* **Problem requirements**
What lines of the data hold the string "between"? Pull each one out.

[Collection entries]
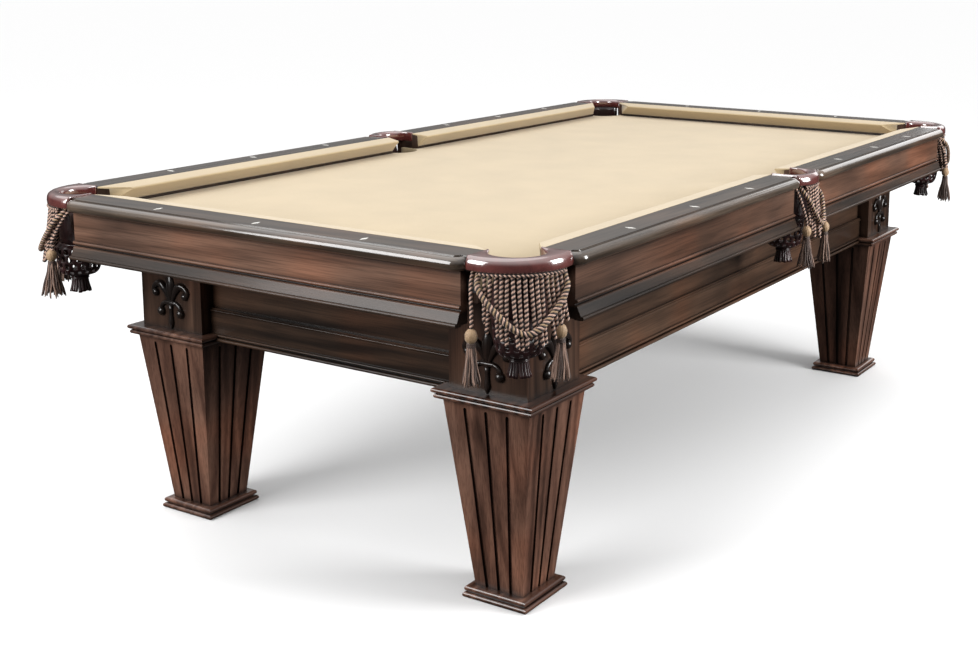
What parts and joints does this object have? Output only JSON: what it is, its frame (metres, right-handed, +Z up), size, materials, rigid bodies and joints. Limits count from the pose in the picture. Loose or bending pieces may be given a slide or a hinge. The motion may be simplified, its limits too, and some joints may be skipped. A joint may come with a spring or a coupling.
{
  "type": "billiards table",
  "caption": "Full-size billiards table with tapered square legs, slate bed under tan cloth, wooden rails with pearl sights, and drop pockets of leather with rope fringe and tassels.",
  "frame": {"origin": "on the floor, below the middle of the bed", "axes": "+X along the table from the near end to the far end, +Y from the right side to the left side, +Z up"},
  "size_m": [2.5336, 1.449, 0.783],
  "materials": {
    "walnut_leg": "satin",
    "walnut_cap": "satin",
    "walnut_apron": "satin",
    "carving": "satin",
    "poplar": "matte",
    "slate": "matte",
    "bed_cloth": "matte",
    "cushion": "matte",
    "leather": "gloss",
    "rope": "matte",
    "pearl": "gloss",
    "steel": "satin"
  },
  "bodies": {
    "table": {"leg_shaft_near_right": "walnut_leg", "leg_shaft_near_left": "walnut_leg", "leg_shaft_far_right": "walnut_leg", "leg_shaft_far_left": "walnut_leg", "leg_blocks": "walnut_leg", "leg_collars": "walnut_leg", "foot_plinths": "walnut_leg", "leg_ornaments": "carving", "apron_near": "walnut_apron", "apron_far": "walnut_apron", "apron_right": "walnut_apron", "apron_left": "walnut_apron", "frame_side_beams": "poplar", "frame_cross_beams": "poplar", "leg_bolts": "steel", "slate_near": "slate", "slate_middle": "slate", "slate_far": "slate", "slate_liners": "poplar", "bed_cloth": "bed_cloth", "rail_bodies": "poplar", "rail_bolts": "steel", "sights": "pearl", "rail_cap_near": "walnut_cap", "rail_cap_far": "walnut_cap", "rail_cap_right_near": "walnut_cap", "rail_cap_right_far": "walnut_cap", "rail_cap_left_near": "walnut_cap", "rail_cap_left_far": "walnut_cap", "rail_apron_near": "walnut_apron", "rail_apron_far": "walnut_apron", "rail_apron_right_near": "walnut_apron", "rail_apron_right_far": "walnut_apron", "rail_apron_left_near": "walnut_apron", "rail_apron_left_far": "walnut_apron", "cushion_near": "cushion", "cushion_far": "cushion", "cushion_right_near": "cushion", "cushion_right_far": "cushion", "cushion_left_near": "cushion", "cushion_left_far": "cushion", "collar_near_right": "leather", "collar_near_left": "leather", "collar_far_right": "leather", "collar_far_left": "leather", "collar_side_right": "leather", "collar_side_left": "leather", "bag_near_right": "leather", "bag_near_left": "leather", "bag_far_right": "leather", "bag_far_left": "leather", "bag_side_right": "leather", "bag_side_left": "leather", "pocket_fringes": "rope", "pocket_swags": "rope", "pocket_tassels": "rope"},
    "foot_screw_near_right": {"leveller_near_right": "steel"},
    "foot_screw_near_left": {"leveller_near_left": "steel"},
    "foot_screw_far_right": {"leveller_far_right": "steel"},
    "foot_screw_far_left": {"leveller_far_left": "steel"}
  },
  "joints": [
    {"name": "level_near_right", "type": "slide", "parent": "table", "child": "foot_screw_near_right", "axis": [0, 0, -1], "range_m": [0, 0.015]},
    {"name": "level_near_left", "type": "slide", "parent": "table", "child": "foot_screw_near_left", "axis": [0, 0, -1], "range_m": [0, 0.015]},
    {"name": "level_far_right", "type": "slide", "parent": "table", "child": "foot_screw_far_right", "axis": [0, 0, -1], "range_m": [0, 0.015]},
    {"name": "level_far_left", "type": "slide", "parent": "table", "child": "foot_screw_far_left", "axis": [0, 0, -1], "range_m": [0, 0.015]}
  ]
}
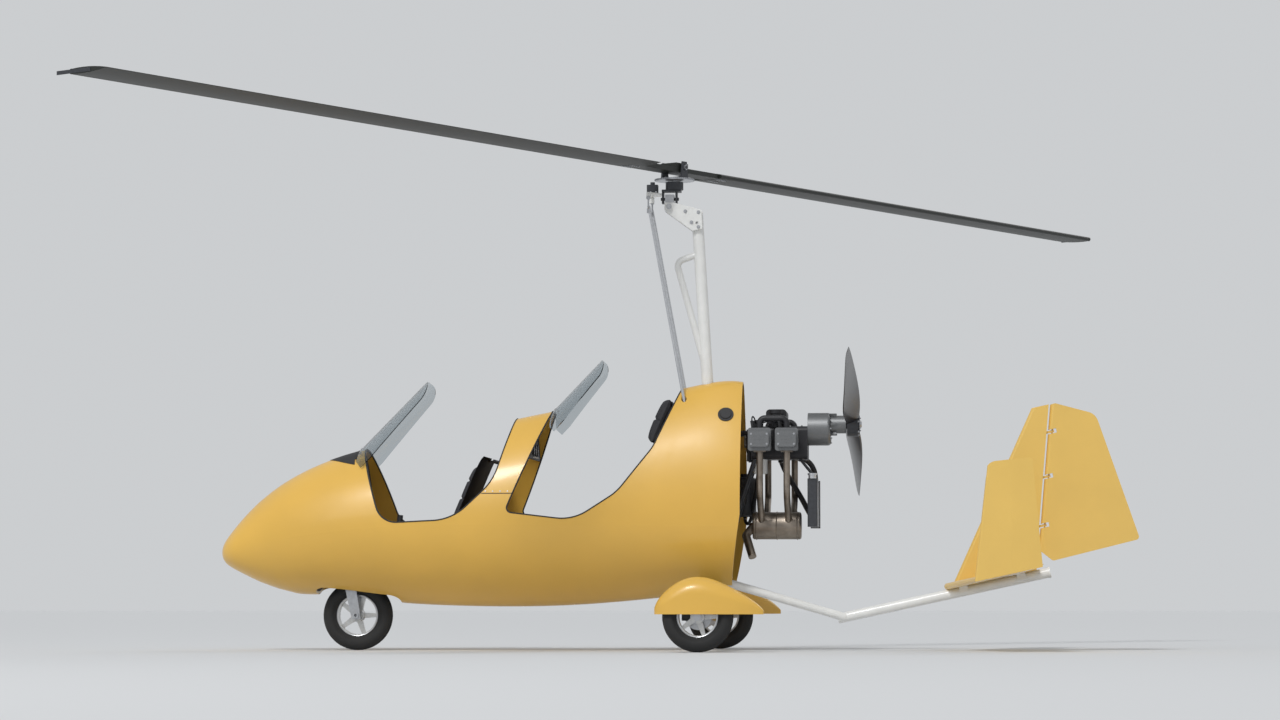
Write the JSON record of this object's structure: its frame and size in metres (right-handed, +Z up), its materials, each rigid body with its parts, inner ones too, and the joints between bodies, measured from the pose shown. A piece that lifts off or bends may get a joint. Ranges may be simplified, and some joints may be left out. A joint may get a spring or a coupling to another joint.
{
  "type": "tandem open gyrocopter",
  "caption": "Open tandem gyrocopter with a slender pod, pusher propeller, teetering two-blade rotor, tricycle gear with wheel spats and a three-fin tail.",
  "frame": {"origin": "on the ground midway between nose and rudder, under the rotor axis", "axes": "+X aft, +Y to starboard, +Z up"},
  "size_m": [4.7391, 7.4156, 2.5283],
  "materials": {
    "yellow_shell": "gloss",
    "tail_yellow": "gloss",
    "white_paint": "gloss",
    "leg_paint": "satin",
    "dark_moulding": "matte",
    "seat": "matte",
    "screen": "gloss",
    "steel": "satin",
    "dark_metal": "satin",
    "rod_alloy": "satin",
    "exhaust_steel": "satin",
    "engine_black": "satin",
    "engine_alloy": "satin",
    "blade_black": "satin",
    "prop_black": "satin",
    "rim_alloy": "satin",
    "tyre": "matte"
  },
  "bodies": {
    "airframe": {"pod_shell": "yellow_shell", "cockpit_hood": "yellow_shell", "wheel_well": "dark_moulding", "cockpit_floor": "dark_moulding", "firewall": "dark_moulding", "headrest": "seat", "instrument_panels": "dark_moulding", "cockpit_controls": "dark_metal", "front_seat": "seat", "rear_seat": "seat", "front_windscreen": "screen", "rear_windscreen": "screen", "steering_bearing": "steel", "gear_legs": "leg_paint", "leg_saddle": "dark_metal", "axle_port": "steel", "axle_starboard": "steel", "spat_port": "yellow_shell", "spat_starboard": "yellow_shell", "tail_boom": "white_paint", "keel_fork": "white_paint", "engine_mount": "dark_metal", "stabiliser": "tail_yellow", "tip_fin_port": "tail_yellow", "tip_fin_starboard": "tail_yellow", "fin": "tail_yellow", "engine_case": "engine_black", "engine_cylinders": "engine_alloy", "engine_intake": "engine_black", "engine_exhaust": "exhaust_steel", "engine_cooling": "dark_metal", "gearbox": "engine_alloy", "mast": "white_paint", "mast_brace": "white_paint", "push_rods": "rod_alloy"},
    "gimbal": {"gimbal": "steel"},
    "rotor_head": {"head_block": "dark_metal", "control_plate": "white_paint", "starter_motor": "dark_metal"},
    "rotor_mast": {"spindle": "steel", "teeter_tower": "dark_metal"},
    "rotor": {"hub_bar": "blade_black", "rotor_blades": "blade_black"},
    "propeller": {"propeller_hub": "dark_metal", "propeller_blades": "prop_black"},
    "rudder": {"rudder": "tail_yellow"},
    "nose_steering": {"nose_fork": "steel"},
    "nose_wheel": {"nose_rim": "rim_alloy", "nose_tyre": "tyre"},
    "wheel_port": {"rim_port": "rim_alloy", "tyre_port": "tyre"},
    "wheel_starboard": {"rim_starboard": "rim_alloy", "tyre_starboard": "tyre"}
  },
  "joints": [
    {"name": "head_pitch", "type": "hinge", "parent": "airframe", "child": "gimbal", "pos_m": [-0.024, 0, 2.292], "axis": [0, 1, 0], "range_deg": [-9, 9]},
    {"name": "head_roll", "type": "hinge", "parent": "gimbal", "child": "rotor_head", "pos_m": [-0.024, 0, 2.336], "axis": [1, 0, 0], "range_deg": [-8, 8]},
    {"name": "rotor_spin", "type": "hinge", "parent": "rotor_head", "child": "rotor_mast", "pos_m": [0, 0, 2.336], "axis": [0, 0, 1], "continuous": true},
    {"name": "rotor_teeter", "type": "hinge", "parent": "rotor_mast", "child": "rotor", "pos_m": [0, 0, 2.498], "axis": [-0.8536, 0.521, 0], "range_deg": [-8, 8]},
    {"name": "propeller_spin", "type": "hinge", "parent": "airframe", "child": "propeller", "pos_m": [0.92, 0, 1.16], "axis": [1, 0, 0], "continuous": true},
    {"name": "rudder_hinge", "type": "hinge", "parent": "airframe", "child": "rudder", "pos_m": [1.88773, 0, 0.52411], "axis": [0.0861, 0, 0.9963], "range_deg": [-25, 25]},
    {"name": "nose_steer", "type": "hinge", "parent": "airframe", "child": "nose_steering", "pos_m": [-1.684, 0, 0.4], "axis": [0, 0, 1], "range_deg": [-25, 25]},
    {"name": "nose_wheel_spin", "type": "hinge", "parent": "nose_steering", "child": "nose_wheel", "pos_m": [-1.65, 0, 0.18], "axis": [0, 1, 0], "continuous": true},
    {"name": "wheel_port_spin", "type": "hinge", "parent": "airframe", "child": "wheel_port", "pos_m": [0.18, -0.79, 0.175], "axis": [0, 1, 0], "continuous": true},
    {"name": "wheel_starboard_spin", "type": "hinge", "parent": "airframe", "child": "wheel_starboard", "pos_m": [0.18, 0.79, 0.175], "axis": [0, 1, 0], "continuous": true}
  ],
  "couplings": [
    {"joint": "nose_steer", "follows": "rudder_hinge", "ratio": -1}
  ]
}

* **Full answer**
Write the JSON record of this object's structure: its frame and size in metres (right-handed, +Z up), its materials, each rigid body with its parts, inner ones too, and the joints between bodies, measured from the pose shown. A piece that lifts off or bends may get a joint. Ranges may be simplified, and some joints may be left out. A joint may get a spring or a coupling to another joint.
  "frame": {"origin": "on the ground midway between nose and rudder, under the rotor axis", "axes": "+X aft, +Y to starboard, +Z up"},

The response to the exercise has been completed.